May’s consumer confidence reading in Mexico slightly increased to 44.4 from 44.1 in April, indicating a persisting pessimism among consumers. However, improvements were observed in outlooks for households’ financial situation, Mexico’s economic outlook, and the ability to make significant purchases, while concerns remained regarding inflation and employment.
Looking ahead, May inflation data is set for release this Thursday, with headline inflation expected to pick up again after a decline in April, while the annual rate is expected to cool to 5.77% from 6.25%.
BRL
The Brazilian Real is resuming its rally this week, up over 0.2% this morning after finishing around 0.7% higher against the Dollar last week. BRL has been one of the leaders in the recent LATAM rally sparked by last week’s solid Q1 GDP printout of Brazil, surprising factory growth in China, and the sentiment boost from the US debt ceiling deal.

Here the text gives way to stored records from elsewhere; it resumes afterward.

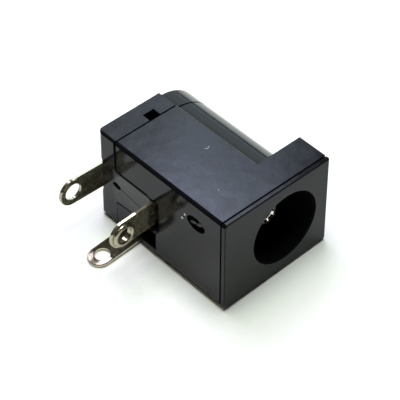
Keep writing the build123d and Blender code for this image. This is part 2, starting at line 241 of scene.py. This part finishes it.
shade_joints(housing_tree, housing_shader, housing_place, HOUSING_EDGE_BAND_MM, MOUTH_BAND_MM)
shade_joints(cover_tree, cover_shader, cover_place, COVER_EDGE_BAND_MM, 0.0)
print("joint shaded at y", SEAM_MM, "mm")

# %% [markdown]
# ## Painted sheen on the tongue
# The tongue of the cover is painted greyer than the rest, most of all near its upper edge. The grey is a
# painted reflection: it stands in for the brighter light that the tongue mirrors.

# %% Painted sheen on the tongue
TONGUE_SHEEN_GREY = "#585b5b"
TONGUE_FADE_MM = -3.2

skin_at = add(cover_tree, "ShaderNodeSeparateXYZ", Vector=cover_place).outputs
fade = add(cover_tree, "ShaderNodeMapRange", Value=skin_at["Z"], From_Min=TONGUE_FADE_MM * MM,
           From_Max=TONGUE_TOP_MM * MM, To_Min=0.0, To_Max=1.0)
low_part = add(cover_tree, "ShaderNodeMapRange", Value=skin_at["Y"], From_Min=SEAM_MM * MM,
               From_Max=(SEAM_MM + 0.5) * MM, To_Min=1.0, To_Max=0.0)
board_face = add(cover_tree, "ShaderNodeMath", LESS, i0=skin_at["X"], i1=SEAM_BOARD_MM * MM).outputs[0]
below_top = add(cover_tree, "ShaderNodeMath", LESS, i0=skin_at["Z"], i1=TONGUE_TOP_MM * MM).outputs[0]
outside = add(cover_tree, "ShaderNodeMath", TIMES, i0=below_top, i1=board_face).outputs[0]
on_tongue = add(cover_tree, "ShaderNodeMath", TIMES, i0=outside, i1=low_part.outputs["Result"]).outputs[0]
sheen_share = add(cover_tree, "ShaderNodeMath", TIMES, i0=on_tongue, i1=fade.outputs["Result"]).outputs[0]
# Painted reflection: the lighter grey stands in for light the tongue mirrors, strongest near its top.
tongue_sheen = add(cover_tree, "ShaderNodeMix", {"data_type": "RGBA"}, i0=sheen_share, i6=cover_black,
                  i7=linear(TONGUE_SHEEN_GREY))
cover_tree.links.new(tongue_sheen.outputs[2], cover_shader.inputs["Base Color"])
print("tongue skin fades out at z", TONGUE_FADE_MM, "mm")

# %% [markdown]
# ## Whitened marks
# Where the gate was torn off, two burrs stand beside it, and stressed black plastic turns whitish. The
# flat side that faces up has one nick under a tenth of a millimetre and one hook-shaped scratch about a
# third of a millimetre across.

# %% Burr and scratch colour
MARK_PALE = "#d5d8d2"
PALE_MARKS = [(mm(-6.45, 4.39, 2.56), 0.14), (mm(-6.45, 4.69, 2.0), 0.14), (mm(-4.06, 3.25, 4.4), 0.038)]
HOOK_CENTRE = mm(-1.5, 7.35, 4.4)
HOOK_RADIUS_MM = 0.18
HOOK_LINE_MM = 0.03
HOOK_PALE = "#9a9fa2"

marked = housing_black
for mark_place, mark_mm in PALE_MARKS:
    away = add(housing_tree, "ShaderNodeVectorMath", {"operation": "DISTANCE"}, i0=housing_place,
               i1=mark_place)
    share = add(housing_tree, "ShaderNodeMapRange", Value=away.outputs["Value"], From_Min=mark_mm * 0.6 * MM,
                From_Max=mark_mm * MM, To_Min=1.0, To_Max=0.0)
    marked = add(housing_tree, "ShaderNodeMix", {"data_type": "RGBA"}, i0=share.outputs["Result"], i6=marked,
                 i7=linear(MARK_PALE)).outputs[2]
away = add(housing_tree, "ShaderNodeVectorMath", {"operation": "DISTANCE"}, i0=housing_place, i1=HOOK_CENTRE)
ring = add(housing_tree, "ShaderNodeMath", {"operation": "SUBTRACT"}, i0=away.outputs["Value"],
           i1=HOOK_RADIUS_MM * MM)
off_ring = add(housing_tree, "ShaderNodeMath", {"operation": "ABSOLUTE"}, i0=ring.outputs[0])
on_line = add(housing_tree, "ShaderNodeMapRange", Value=off_ring.outputs[0], From_Min=0.01 * MM,
              From_Max=HOOK_LINE_MM * MM, To_Min=1.0, To_Max=0.0)
depth = add(housing_tree, "ShaderNodeSeparateXYZ", Vector=housing_place)
near_half = add(housing_tree, "ShaderNodeMath", {"operation": "LESS_THAN"}, i0=depth.outputs["Y"],
                i1=HOOK_CENTRE.y)
hook = add(housing_tree, "ShaderNodeMath", {"operation": "MULTIPLY"}, i0=on_line.outputs["Result"],
           i1=near_half.outputs[0])
marked = add(housing_tree, "ShaderNodeMix", {"data_type": "RGBA"}, i0=hook.outputs[0], i6=marked,
             i7=linear(HOOK_PALE)).outputs[2]
housing_tree.links.new(marked, housing_shader.inputs["Base Color"])
print("pale marks:", len(PALE_MARKS) + 1)

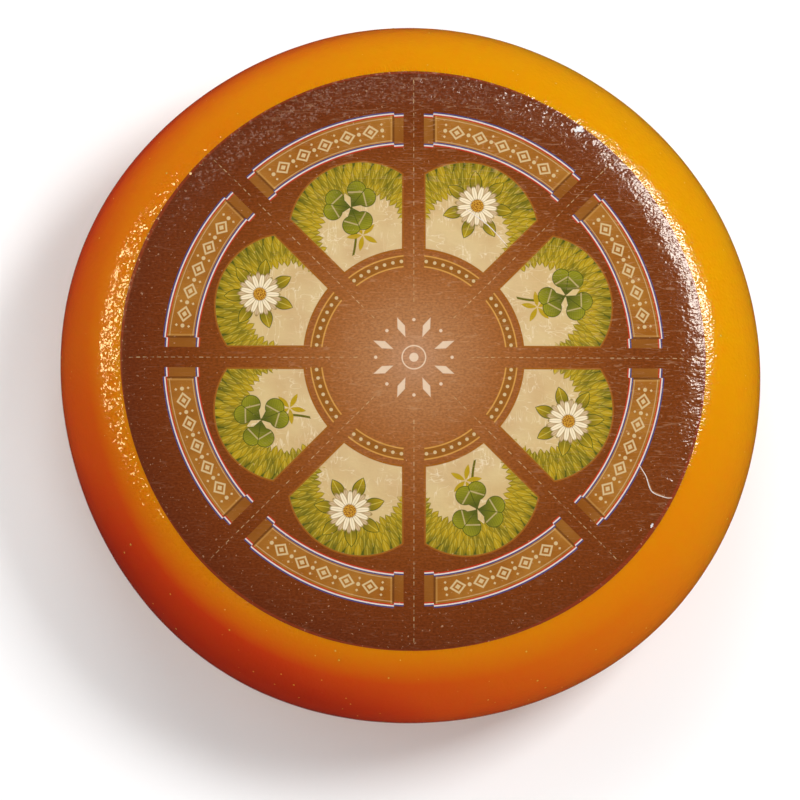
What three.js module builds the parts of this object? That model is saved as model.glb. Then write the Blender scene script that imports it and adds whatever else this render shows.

After an eventful week, Brazilian Real traders brace for a very quiet economic calendar this week, with May IPCA Inflation the only data point of significance on the Brazilian calendar. However, commodity prices and economic data from China, a significant trade partner for Brazil, will be on the radar for BRL traders for the week.
CNY
The Yuan is on the back foot again this morning as it descends toward the November 2022 lows seen on Thursday. The latest moves come as markets assess the chances of further Fed hikes in 2023 after Friday’s stellar jobs report. Meanwhile, CNY traders look towards data from China, including May inflation and trade data this week, to assess the domestic economic situation after a gloomy April.
Earlier, Caixin China General Services PMI for May rose to 57.1, indicating the fifth consecutive month of expansion in services activity and the second-fastest growth since November 2020. Additionally, May’s Composite PMI reached 55.6, the highest since December 2020, driven by faster output growth in the manufacturing and service sectors, although employment declined and sentiment eased.